Africa-Press – Namibia. AN international non-governmental organisation, the Society for Threatened Peoples, has penned a statement to the United Nations (UN) criticising the government of Germany for neglecting its legal and moral obligations in the case of the Ovaherero-Nama genocide in Namibia.
According to the NGO, Germany has a duty to the affected communities and that it is legally binding to provide reparations in the aftermath of a genocide in accordance with international law.
The UN Secretary-General, Antonio Guterres, noted that the written statement issued last month was submitted by Society for Threatened Peoples in special consultative status.
The Society for Threatened Peoples argued that in order to achieve justice for the victims of the genocide against the Ovaherero and the Nama people, as well as the Damara and the San by extension, Germany has to be obligated to grant reparation payments to them.
It added that Germany can also be sued by the legal body which is actually responsible for such issues, namely the International Court for Justice in the Hague, should it refuse. Only a Nation-State can file such a case in this matter before the International Court of Justice.
In its statement, the Society for Threatened Peoples further argued that the recent reconciliation agreement between the government of the Federal Republic of Germany and the government of the Republic of Namibia is highly debated by many, foremost the descendants of some of the victims of the 1904-1908 genocide committed by the German empire.
“Whereas the government of the Federal Republic of Germany has finally recognised the happenings deriving from General Lothar von Trotha’s 1904 incitement to extermination as an actual genocide, appropriate reparation payments still lack,” the NGO noted.
Furthermore, it stressed that the government of Germany has up until this point not provided any monetary compensation without attached preconditions, such as social projects.
“The German government has refused to negotiate with the actual descendants of the victims of the genocide, namely the Herero and the Namaqua representatives. The latter tried several times to pressurize the negotiating parties – the German and the Namibian government – to include them without success. This is a violation of the United Nations Declaration on the Rights of Indigenous Peoples (UNDRIP) as the negotiations between the German and the Namibian state government took place without the free prior informed consent (FPIC) of the affected communities who, according to UNDRIP, are entitled to that right,” the Society for Threatened Peoples said.

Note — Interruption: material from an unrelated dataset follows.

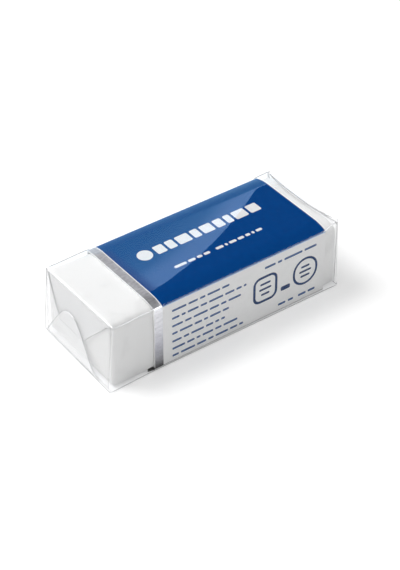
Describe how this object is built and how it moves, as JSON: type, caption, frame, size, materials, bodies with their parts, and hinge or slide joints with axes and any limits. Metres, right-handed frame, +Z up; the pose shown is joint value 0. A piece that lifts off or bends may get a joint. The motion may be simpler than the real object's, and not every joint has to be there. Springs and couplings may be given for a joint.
{
  "type": "block eraser in a card sleeve",
  "caption": "White vinyl block eraser in a folded card sleeve, sealed in a clear film wrap with envelope-folded ends.",
  "frame": {"origin": "centre of the underside of the film wrap, on the surface it lies on", "axes": "+X along the block from the banded end of the sleeve to its plain end, +Y towards the back long side, +Z up"},
  "size_m": [0.0474, 0.0198, 0.0136],
  "materials": {
    "eraser_block": "matt vinyl",
    "card_sleeve": "glossy print, blue on the top panel and white on the others, with a foil band at one end",
    "film_wrap": "clear glossy film"
  },
  "bodies": {
    "root": {"eraser_block": "eraser_block", "card_sleeve": "card_sleeve", "film_wrap": "film_wrap"}
  },
  "joints": []
}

The Society of Threatened Peoples also pointed out that a party found guilty should provide reparations to the actual victims and is only meant to compensate a state if the according state has already provided reparation to the victims.
The latter has, however, not been the case in Namibia, which implies that a reparation payment to the Namibian state is not adequate in the frame of the genocide from 1904-1908, the NGO argued.
In light of the above, the Society for Threatened Peoples has called upon the UN Human Rights Council to urge the German government to provide appropriate reparation payments which are not linked to any kind of precondition on how the money is to be spent by the actual descendants of the genocide victims.
In addition, the UN has been advised to compel Germany to actively invite the Ovaherero and the Nama representatives to the negotiation table and to ensure their eye-to-eye participation in the negotiation process, as well as send the German Chancellor to Namibia to seriously apologise and ask for forgiveness on Namibian soil in person.